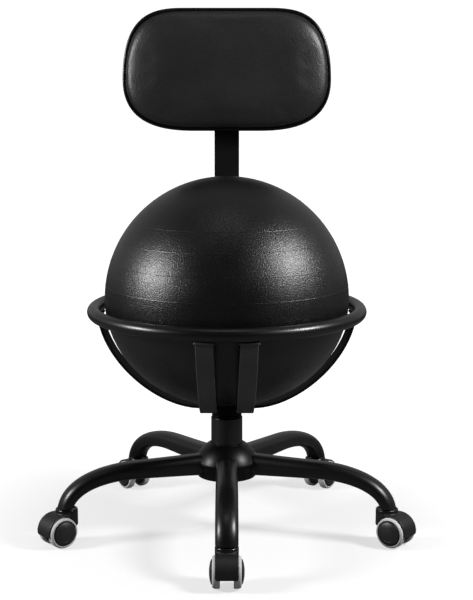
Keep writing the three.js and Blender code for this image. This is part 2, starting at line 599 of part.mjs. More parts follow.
function stemGeometry() {
  const washerBottom = HOOD_NECK_TOP - HOOD_RECESS_DEPTH + SEAT_GAP;
  const washerTop = washerBottom + STEM_WASHER_THICKNESS;
  return turned([
    [0, STEM_BOTTOM], [STEM_RADIUS, STEM_BOTTOM], [STEM_RADIUS, washerBottom],
    [STEM_WASHER_RADIUS, washerBottom], [STEM_WASHER_RADIUS, washerTop],
    [STEM_RADIUS, washerTop], [STEM_RADIUS, SOCKET_BORE_TOP], [0, SOCKET_BORE_TOP],
  ], STEM_SIDES);
}

function axleGeometry() {
  const length = 2 * (HOOD_WEB_HALF_WIDTH + AXLE_DEPTH_IN_WHEEL);
  return new THREE.CylinderGeometry(AXLE_RADIUS, AXLE_RADIUS, length, STEM_SIDES)
    .rotateZ(QUARTER_TURN)
    .translate(0, -CASTER_TRAIL, WHEEL_RADIUS);
}

// Where each arm points and how its caster trails, in degrees from the front towards +X.
const CASTERS = [
  { place: 'front', arm: 0, trail: 0 },
  { place: 'right_front', arm: 72, trail: 52.5 },
  { place: 'right_rear', arm: 144, trail: 144 },
  { place: 'left_rear', arm: -144, trail: -144 },
  { place: 'left_front', arm: -72, trail: -52.5 },
];

function makeArmsAndCasters() {
  const arm = armGeometry();
  const stem = stemGeometry();
  const hood = hoodGeometry();
  const axle = axleGeometry();
  const wheel = wheelGeometry();
  const tyre = tyreGeometry();
  CASTERS.forEach(({ place, arm: armDegrees, trail }) => {
    const spoke = new THREE.Group();
    spoke.rotation.z = THREE.MathUtils.degToRad(armDegrees);
    chair.add(spoke);
    addPiece(`${place}_arm`, arm, 'powderCoat', spoke);
    const caster = new THREE.Group();
    caster.position.y = -STEM_CIRCLE_RADIUS;
    caster.rotation.z = THREE.MathUtils.degToRad(trail - armDegrees);
    spoke.add(caster);
    addPiece(`${place}_caster_stem`, stem, 'zincSteel', caster);
    addPiece(`${place}_caster_hood`, hood, 'blackNylon', caster);
    addPiece(`${place}_caster_axle`, axle, 'zincSteel', caster);
    [['left', Math.PI], ['right', 0]].forEach(([sideName, turn]) => {
      const half = new THREE.Group();
      half.position.y = -CASTER_TRAIL;
      half.rotation.z = turn;
      caster.add(half);
      const toAxle = (geometry) => geometry.clone().translate(0, CASTER_TRAIL, 0);
      addPiece(`${place}_${sideName}_wheel`, toAxle(wheel), 'blackNylon', half);
      addPiece(`${place}_${sideName}_tyre`, toAxle(tyre), 'greyTyre', half);
    });
  });
}

// Ball: an ellipse turned round Z, a little flatter below, drawn at a depth under its skin.
function ballGeometry(inset, steps, sides) {
  const seatHeight = BALL_SEAT_HEIGHT - inset;
  const lowerHeight = BALL_LOWER_HEIGHT - inset;
  const upperHeight = BALL_UPPER_HEIGHT - inset;
  const lowAngle = -Math.asin(seatHeight / lowerHeight);
  const profile = [[0, BALL_WIDEST_HEIGHT - seatHeight]];
  for (let step = 0; step <= steps; step += 1) {
    const angle = THREE.MathUtils.lerp(lowAngle, QUARTER_TURN, step / steps);
    const rise = Math.sin(angle) * (angle < 0 ? lowerHeight : upperHeight);
    const radius = step === steps ? 0 : (BALL_RADIUS - inset) * Math.cos(angle);
    profile.push([radius, BALL_WIDEST_HEIGHT + rise]);
  }
  return turned(profile, sides);
}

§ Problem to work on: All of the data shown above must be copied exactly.

§ Full solution:
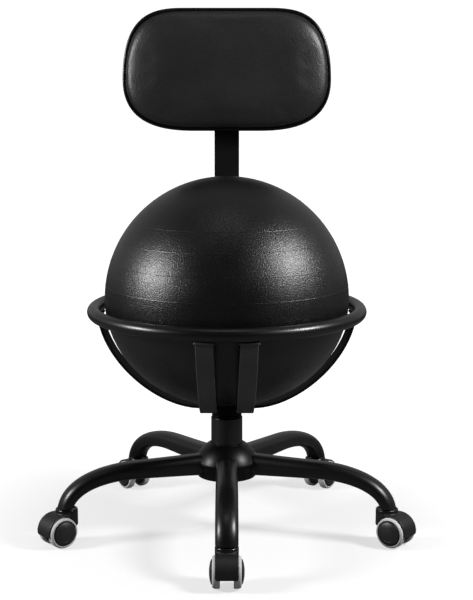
Keep writing the three.js and Blender code for this image. This is part 2, starting at line 599 of part.mjs. More parts follow.
function stemGeometry() {
  const washerBottom = HOOD_NECK_TOP - HOOD_RECESS_DEPTH + SEAT_GAP;
  const washerTop = washerBottom + STEM_WASHER_THICKNESS;
  return turned([
    [0, STEM_BOTTOM], [STEM_RADIUS, STEM_BOTTOM], [STEM_RADIUS, washerBottom],
    [STEM_WASHER_RADIUS, washerBottom], [STEM_WASHER_RADIUS, washerTop],
    [STEM_RADIUS, washerTop], [STEM_RADIUS, SOCKET_BORE_TOP], [0, SOCKET_BORE_TOP],
  ], STEM_SIDES);
}

function axleGeometry() {
  const length = 2 * (HOOD_WEB_HALF_WIDTH + AXLE_DEPTH_IN_WHEEL);
  return new THREE.CylinderGeometry(AXLE_RADIUS, AXLE_RADIUS, length, STEM_SIDES)
    .rotateZ(QUARTER_TURN)
    .translate(0, -CASTER_TRAIL, WHEEL_RADIUS);
}

// Where each arm points and how its caster trails, in degrees from the front towards +X.
const CASTERS = [
  { place: 'front', arm: 0, trail: 0 },
  { place: 'right_front', arm: 72, trail: 52.5 },
  { place: 'right_rear', arm: 144, trail: 144 },
  { place: 'left_rear', arm: -144, trail: -144 },
  { place: 'left_front', arm: -72, trail: -52.5 },
];

function makeArmsAndCasters() {
  const arm = armGeometry();
  const stem = stemGeometry();
  const hood = hoodGeometry();
  const axle = axleGeometry();
  const wheel = wheelGeometry();
  const tyre = tyreGeometry();
  CASTERS.forEach(({ place, arm: armDegrees, trail }) => {
    const spoke = new THREE.Group();
    spoke.rotation.z = THREE.MathUtils.degToRad(armDegrees);
    chair.add(spoke);
    addPiece(`${place}_arm`, arm, 'powderCoat', spoke);
    const caster = new THREE.Group();
    caster.position.y = -STEM_CIRCLE_RADIUS;
    caster.rotation.z = THREE.MathUtils.degToRad(trail - armDegrees);
    spoke.add(caster);
    addPiece(`${place}_caster_stem`, stem, 'zincSteel', caster);
    addPiece(`${place}_caster_hood`, hood, 'blackNylon', caster);
    addPiece(`${place}_caster_axle`, axle, 'zincSteel', caster);
    [['left', Math.PI], ['right', 0]].forEach(([sideName, turn]) => {
      const half = new THREE.Group();
      half.position.y = -CASTER_TRAIL;
      half.rotation.z = turn;
      caster.add(half);
      const toAxle = (geometry) => geometry.clone().translate(0, CASTER_TRAIL, 0);
      addPiece(`${place}_${sideName}_wheel`, toAxle(wheel), 'blackNylon', half);
      addPiece(`${place}_${sideName}_tyre`, toAxle(tyre), 'greyTyre', half);
    });
  });
}

// Ball: an ellipse turned round Z, a little flatter below, drawn at a depth under its skin.
function ballGeometry(inset, steps, sides) {
  const seatHeight = BALL_SEAT_HEIGHT - inset;
  const lowerHeight = BALL_LOWER_HEIGHT - inset;
  const upperHeight = BALL_UPPER_HEIGHT - inset;
  const lowAngle = -Math.asin(seatHeight / lowerHeight);
  const profile = [[0, BALL_WIDEST_HEIGHT - seatHeight]];
  for (let step = 0; step <= steps; step += 1) {
    const angle = THREE.MathUtils.lerp(lowAngle, QUARTER_TURN, step / steps);
    const rise = Math.sin(angle) * (angle < 0 ? lowerHeight : upperHeight);
    const radius = step === steps ? 0 : (BALL_RADIUS - inset) * Math.cos(angle);
    profile.push([radius, BALL_WIDEST_HEIGHT + rise]);
  }
  return turned(profile, sides);
}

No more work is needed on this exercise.